In an email sent by the Texas Division of Emergency Management’s State Operations Center on July 2, Mayor Joe Herring was invited to attend a “Situational Awareness Call for Severe Weather” at 10 a.m. the following day. Associated slides – which indicated a flash flooding risk for the region – were also sent by TDEM a half hour before that call to both the mayor and Jerremy Hughes, then employed by the city as its emergency management coordinator.
“I was not aware of the invitation or the phone call,” Herring told KXAN investigators Monday. “I had not seen the emailed invitation. I thought the statements made by others indicated I had received a telephone call, which I had not. I misunderstood.”

KXAN investigators requested record of any communication made between certain city officials and the state in the days surrounding the flood. The inquiry followed Lt. Gov. Dan Patrick saying in a July 4 press event – just hours after the Guadalupe River rose around 30 feet – that TDEM’s Region 6 director, Jay Hall, “personally contacted the judges and the mayors in that area and notified them all of potential flooding.”
“Yesterday morning, the message was sent,” Patrick said. “It is up to the local counties and mayors under the law to evacuate if they feel a need, but that information was passed along.”
KXAN investigators also requested record of similar communication from TDEM and a list of city and county participants on that call. The agency has not commented specifically on the matter but told KXAN following the flood its coordination “includes daily statewide situational awareness calls leading up to and during disasters.”
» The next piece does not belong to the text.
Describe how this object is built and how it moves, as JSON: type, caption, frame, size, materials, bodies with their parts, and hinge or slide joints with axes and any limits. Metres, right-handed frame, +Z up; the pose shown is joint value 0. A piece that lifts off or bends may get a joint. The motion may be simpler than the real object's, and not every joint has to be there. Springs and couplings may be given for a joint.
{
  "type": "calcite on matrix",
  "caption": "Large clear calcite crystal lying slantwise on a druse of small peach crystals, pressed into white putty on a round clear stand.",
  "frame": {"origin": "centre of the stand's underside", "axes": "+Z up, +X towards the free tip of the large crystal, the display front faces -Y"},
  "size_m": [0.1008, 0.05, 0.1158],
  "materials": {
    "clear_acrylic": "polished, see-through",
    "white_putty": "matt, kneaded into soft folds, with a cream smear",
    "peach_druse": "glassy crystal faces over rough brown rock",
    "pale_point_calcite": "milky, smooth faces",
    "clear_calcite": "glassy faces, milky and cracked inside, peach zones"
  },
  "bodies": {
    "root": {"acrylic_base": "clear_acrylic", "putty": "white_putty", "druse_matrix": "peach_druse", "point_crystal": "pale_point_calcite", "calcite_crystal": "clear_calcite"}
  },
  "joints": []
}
According to the email TDEM sent to Herring, the purpose of the call was for “situational awareness only and not for resources requests.”
“This information will focus on life safety or immediate jurisdictional support priorities only,” the email read. “This briefing is designed to provide real-time, high-level information in a very short time period.”
Herring earlier told reporters he personally “wasn’t invited to the call” but now acknowledges to KXAN investigators “an invitation had indeed been emailed” to him but he did not see it.
“I wish I had seen the invitation/email, because I would have participated in the telephone call,” he said in a statement to KXAN investigators.
The email invite was among more than 70 documents provided by the city in response to KXAN’s record request. They included communication from TDEM to Herring, Hughes and other city officials between July 2 and 7.
KXAN investigators also reached out to Hughes Monday for a comment about the records. An automatic reply received back stated “Jerremy Hughes no longer works for the City of Kerrville” and left another public information contact, which said in a statement Hughes was helping set up a “Mobile Command Post” in a city park for July 4 festivities at the time of the TDEM call and that he had “submitted his retirement on July 2nd after 31 years of dedicated service.” Hughes served in the role through July 24, and the city could not verify if he saw or received TDEM’s email to him.
TDEM confirmed to KXAN investigators Kerr County leaders were also invited to the call. Those include County Judge Rob Kelly and Emergency Management Coordinator W.B. Thomas, who have not responded to KXAN’s request for comment.
At least 108 people died in the flood in Kerr County. Two people are still missing there.